We’d been dating for around a month when she called and asked me to help her with her brother. She hadn’t said much about him, just that he’d been injured while serving and she wasn’t sure what he’d do now. He was younger than her by a few years, and I had the feeling she’d always looked out for him. They’d gone to high school with a guy who was now on the police force, and he’d called her when Alan passed out in the square.
On the short drive back to her place, we didn’t say much. I could hear her talking to him in the backseat, just simple things. “You don’t look good, Alan. We’re going to take you home and get you cleaned up. I’ll make you some grilled cheese. Or whatever you want.” As if she were his mother. Her arm was around his, their blond heads clustered together, and I felt like their chauffeur, some hired hand. When we got there, she guided him into the bathroom. His clothes stank, and his arms and chest were crowded with tattoos and bruises. He looked tough, but he was pliant while we stripped him.
Together we bathed him, as if he were a dirty overgrown child, and he started to come around a little. He didn’t seem upset that we were manhandling him. He was very polite. “Thanks,” he kept saying, and “I’m sorry.” When he was more or less clean, we helped him out of the bathtub and Stephanie asked me to get him some fresh clothes from a dresser in her bedroom. Apparently they were his own clothes, because they fit just fine.
“This is Tom,” Stephanie told him, once he was dressed.
“I’m sorry we met like this,” Alan said. He held out his hand and we shook. His blond hair was lank, and his green eyes were bloodshot, rimmed with exhaustion. I’d have given him a B12 shot and locked him in rehab for a month, but he wasn’t my brother.
“No problem,” I said.
She fed him a grilled cheese sandwich, as promised, and put him in her spare room. Then she and I went to bed.
“Are you okay?” I said.
“It’s not the first time,” she said, shrugging helplessly. “His leg kills him.”
“What’s he on, medication-wise?”
“He’s been on everything. He always says it doesn’t help.”

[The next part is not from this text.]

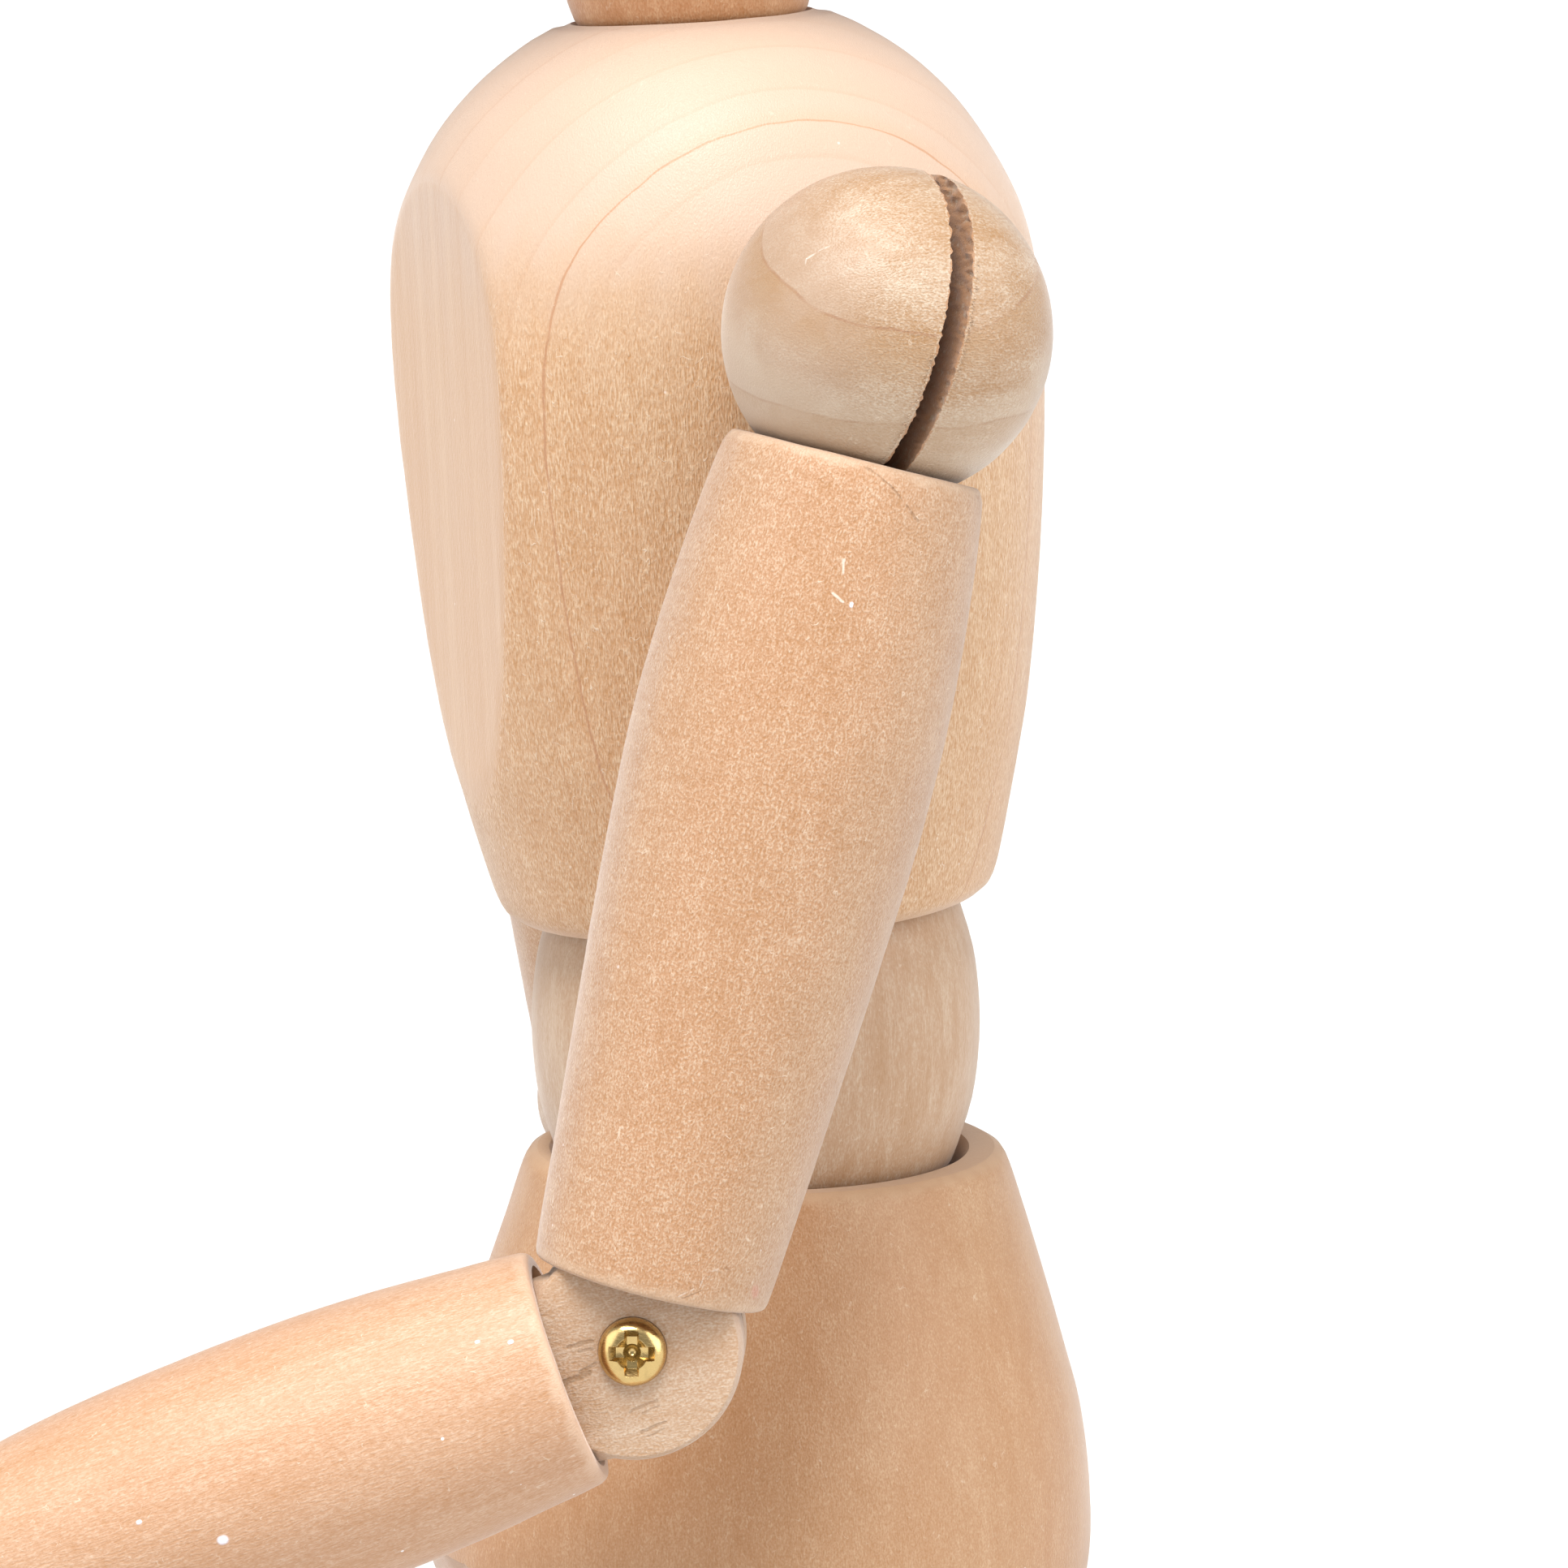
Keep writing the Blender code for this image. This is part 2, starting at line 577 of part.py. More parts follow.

She was undressed for bed, and her back was covered in tiny freckles. I set myself to tracing them with my index finger, making constellations out of them, a triangle, a star. I loosed her hair from its ponytail, and it sprang to life, a million curls clouding her shoulders. She lay down and folded herself against me, pulling my arm across her stomach. I wondered if she was crying. But she turned, and kissed me, then moved down my stomach and took me in her mouth, and I closed my eyes, not thinking about anything else at all.
After that night, I was deep into Stephanie’s life, and I liked it there. We started spending most weekends together, and I met her parents, who were sweet, tired people, too impressed that I was a doctor for me to be comfortable around them. She showed me around Bethlehem: the shuttered factory they’d turned into a casino, the quaint cobblestoned Main Street, the shambling towpath along the Delaware canal. Sometimes we went hiking in the Poconos, the mountains’ dazzling green bisected by the truck-heavy rumble of I-80. The whole place seemed hardscrabble to me, gritty and rural, and as much as I liked Stephanie, I had a hard time imagining staying there for long.
As I got to know her, I realized how closely her life and Alan’s were intertwined. She was constantly bailing him out, helping him get job interviews, putting him up for the night when another in his series of housing arrangements — he’d get a new roommate or a new girlfriend, then argue with them and move out — crumbled.